In fact, in the circular economy it makes economic sense to be more finely attuned to residual values – whether the value of a product as a whole, the value of particular types of components that can be reused or the value of raw materials that can be refabricated into something else. For example, In a disaggregated world, the optimum time for the actual owner of the batteries in an electric car to replace them may be quite some time before the batteries – or the car – have expired.

Figure 2 below is a schematic to show the interplay between the market value of a product as a product, as a collection of components and as a repository of raw materials. It shows how, for example, there comes a point where a product has more value as a portfolio of components than as a product that consumers are willing to use. Ultimately, a product’s value as a pile of raw materials provides a floor to the market value of a product that would otherwise have no value, because it is no longer usable. There will come a time, for instance, when today’s smartphones will be unwanted by any consumers, who will view them as outdated. But they will still have value because of the raw materials such as gold that sit inside them.
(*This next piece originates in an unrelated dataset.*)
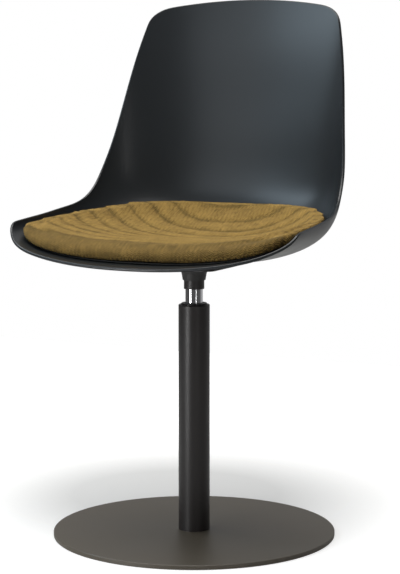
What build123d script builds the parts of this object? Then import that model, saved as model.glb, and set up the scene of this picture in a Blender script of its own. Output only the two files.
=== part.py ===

Collaboration – the way ahead

In order to know how assets and their economically and environmentally valuable components are flowing through the economy, the concept of ‘track and trace’ will develop beyond logistics into the new structures of the circular economy. One important issue will be the ability to have verifiable data about products, components and raw materials. Something akin to a blockchain model – which is specifically designed to ensure that data is trusted – may well emerge to ensure that such critical components and raw materials do not fall out of the circular economy by getting lost or disposed of improperly.

A manufacturer of something may not necessarily be the best party to disassemble it and reuse the components. In order to make sure a washing machine comes back in four years and recoup all the material, a manufacturer may have to enter into a collaboration with a third party service provider. Some form of sharing of the economic benefit that comes from this new process will have to be agreed.

All of these changes will clearly require supply chain finance models to support this. Finance can be an important enabler for a circular economy. More and more, financial structures will depend on the actual asset itself and the supply chain structure around it rather than an being tied to individual entities.

Supply chain finance is already good at doing exactly that, by financing a flow of goods in a collaborative way rather than providing loan finance to single entity. Banks and other financial institutions will have to better understand these new circular economy supply chain structures and the underlying assets much more if they are to provide the right financing structures.

I go so far as to say that supply chain finance is an extremely important pillar – maybe even the foundation – for making the circular economy possible. That’s why we need collaborative financing models that support these new supply chains to make the circular economy happen.